Fun action comedy peppered with hilarious characters and plenty of quips
Ben Wheatley certainly has a twisted sense of humour, evident in films such as Sightseers and High-Rise, and he brings it to proceedings once again in Free Fire, a relentlessly entertaining action comedy. Featuring an impressive ensemble cast, Free Fire was a film that had been on my radar for a while.
Boston, 1978, and two gangs set a meeting in an abandoned warehouse for an arms deal. It doesn't all exactly go to plan and it's not long before a full on shootout between the two gangs occurs, leading to bullets flying all over the place and a game of survival for everyone involved.
Free Fire wastes no time in getting into things and when the entire cast are together, the film really does fire on all cylinders. Ben Wheatley's film is by no means the best film I'll ever see but it is the perfect choice for an entertaining time at the cinema, making sure it doesn't overstay its welcome with a swift ninety minute runtime.

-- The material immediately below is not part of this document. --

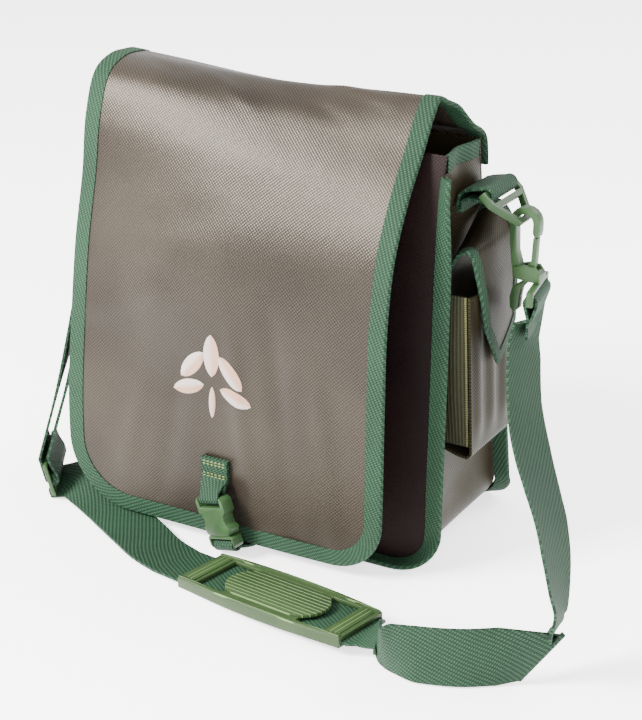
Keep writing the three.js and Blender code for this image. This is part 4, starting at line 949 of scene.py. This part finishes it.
# Strap loops: short lengths of the strap's webbing, folded over the bars of the rings and sewn with
# both ends high on the gusset.
STRAP_WIDTH, STRAP_THICK = 38, 1.8
STAND_OFF, LEFT_STAND_OFF, LOOP_HEIGHT, LOOP_TAIL, LOOP_MIDDLE = 20, 11, 250, 13.5, -11
FITTING, RING_BAR = 4.5, 4
LOOP_X = HALF_WIDTH + STAND_OFF
inner_ply = [(0, 1), (0, 0.52), (0.03, 0.22), (0.16, -0.03)]
outer_ply = [(0.17, 0.32), (0.03, 0.48), (0, 0.7), (0, 1)]
across_loop = Vector((0, 1, 0))
for side, name, stand_off in ((1, "strap_loop_right", STAND_OFF), (-1, "strap_loop_left", LEFT_STAND_OFF)):
    wall = HALF_WIDTH + GAP + STRAP_THICK / 2
    reach = wrap_radius(RING_BAR, FITTING, STRAP_THICK)
    points = [(wall + stand_off * out, LOOP_HEIGHT - LOOP_TAIL * drop) for out, drop in inner_ply]
    for a in range(120, -91, -15):
        out, rise = reach * cos(radians(a)), reach * sin(radians(a))
        points.append((HALF_WIDTH + stand_off + out, LOOP_HEIGHT + rise))
    over = STRAP_THICK + GAP
    points += [(wall + over + stand_off * out, LOOP_HEIGHT - LOOP_TAIL * drop) for out, drop in outer_ply]
    sections = [(Vector((side * x, LOOP_MIDDLE, z)), across_loop, 1) for x, z in points]
    loop = ribbon(f"{name}_webbing", smooth_sections(sections, 80), STRAP_WIDTH, STRAP_THICK)
    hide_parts(name)


# Shoulder strap: one length of webbing. It hangs from the swivel, folds on the floor, stands on
# its edge along the front, lies flat through the pad, and climbs through the slider to the left ring.
def direction(heading, lift):
    h, l = radians(heading), radians(lift)
    return Vector((cos(h) * cos(l), sin(h) * cos(l), sin(l)))


RING_LENGTH, RING_DROP, SIDE_RING = 27, 43, 30
HOOK_HEIGHT, CURL = 41, 10
ring_way = direction(0, -RING_DROP)
ring_end = Vector((LOOP_X, LOOP_MIDDLE, LOOP_HEIGHT)) + ring_way * (RING_LENGTH - RING_BAR / 2)
hook_at = ring_end + Vector((2, 0, -1.2 - (HOOK_HEIGHT - CURL)))
SWIVEL_A, SWIVEL_TOP, SWIVEL_HEIGHT, SWIVEL_BAR = 9.4, -6.8, 10, 3
swivel_way = Vector((-sin(radians(10)), cos(radians(10)), 0))
swivel_out = swivel_way.cross(Vector((0, 0, 1)))
swivel_bar = hook_at + Vector((SWIVEL_A, 0, SWIVEL_TOP - SWIVEL_HEIGHT + SWIVEL_BAR / 2))
bar_wrap = wrap_radius(SWIVEL_BAR, FITTING, STRAP_THICK)
ply_half = (STRAP_THICK + GAP) / 2


def by_swivel(out, up):
    return swivel_bar + swivel_out * out + Vector((0, 0, up))


hook_points = [by_swivel(-ply_half, -24), by_swivel(-ply_half, -11), by_swivel(-bar_wrap * 0.9, -2.4)]
for a in range(180, -1, -20):
    hook_points.append(by_swivel(bar_wrap * cos(radians(a)), bar_wrap * sin(radians(a))))
hook_points += [by_swivel(bar_wrap * 0.9, -2.4), by_swivel(ply_half, -11)]
hook_sections = [(at, -swivel_way, 1) for at in hook_points]

# The rows hold x and y in shares of half the bag's width and depth, the height in millimetres,
# and the way across the strap as a heading and a lift in degrees. The floor's rows end with how far
# the strap spreads.
hanging_rows = [
    (1.372, -0.3, 162.8, -92, 12),
    (1.392, -0.424, 151, -103, 24),
    (1.454, -0.678, 127.5, -107, 28),
    (1.551, -0.966, 107.4, -117, 30),
    (1.659, -1.271, 94.1, -125, 35),
    (1.766, -1.576, 84.7, -125, 38),
    (1.864, -1.881, 74.5, -120, 44),
    (1.945, -2.186, 63.5, -110, 48),
    (2.008, -2.424, 50.8, -90, 42),
    (2.03, -2.5, 42.8, -76, 40),
    (2.01, -2.57, 32.6, -46, 52),
]
floor_rows = [
    (1.8, -2.85, 20.14, 40, 90, 1),
    (1.66, -3.05, 20.14, 70, 90, 1),
    (1.46, -3.21, 20.14, 80, 93, 1),
    (1.357, -3.225, 19.76, 72, 103, 1),
    (1.286, -3.197, 18.24, 110, 115, 1),
    (1.236, -3.068, 17.29, -50, 72, 0.68),
    (1.216, -3, 17.4, 99, 42, 0.45),
    (1.14, -2.88, 13, 78, 17, 0.64),
]
left_rows = [
    (-0.136, -2.31, 3.2, 79, 0),
    (-0.304, -2.17, 3, 72, 1),
    (-0.456, -1.983, 3.2, 64, 3),
    (-0.608, -1.797, 3.6, 60, 4),
    (-0.76, -1.61, 5.2, 61, 9),
    (-0.912, -1.458, 9.5, 68, 24),
    (-1.056, -1.356, 14.1, 84, 42),
]


def route_point(x, y, z):
    return Vector((HALF_WIDTH * x, BASE_DEPTH / 2 * y, z))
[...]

Wheatley collaborates once again with Amy Jump to write the film and the result is a quick screenplay that delivers plenty of wit and humour, as well as a shootout that the films builds itself around, which becomes farcical due to the sheer amount of incompetent characters the film plays host to.
A screenplay like this deserves a cast to do it justice and Free Fire has exactly that in the shape of an ensemble cast to get excited about. Cillian Murphy has one of the more prominent roles and he manages to bring the coldness we are so used to seeing from him to the role of Chris. Brie Larson gives the film its singular female character and she's certainly no pushover, Larson playing Justine with a sense of grit and superior intellect over her male counterparts. Then there is Armie Hammer, who shines as the overly sarcastic and suave Ord.
The man who steals the film from everyone else though is Sharlto Copley as Vernon, an arms dealer who runs his mouth a little too much. Sure, his South African accent makes him sound funnier but there is no doubt that Copley's Vernon gets the majority of the film's quips., and he absolutely revels in them. There's some fine support from Jack Reynor and Sam Riley on show too as a couple of warring members from their respective gangs.
For a fun night at the cinema, I can't recommend Free Fire enough. If you're someone who is easily offended by foul language or doesn't like loud noises though, I feel as if you'd take an instant dislike to this film, which would certainly be your loss.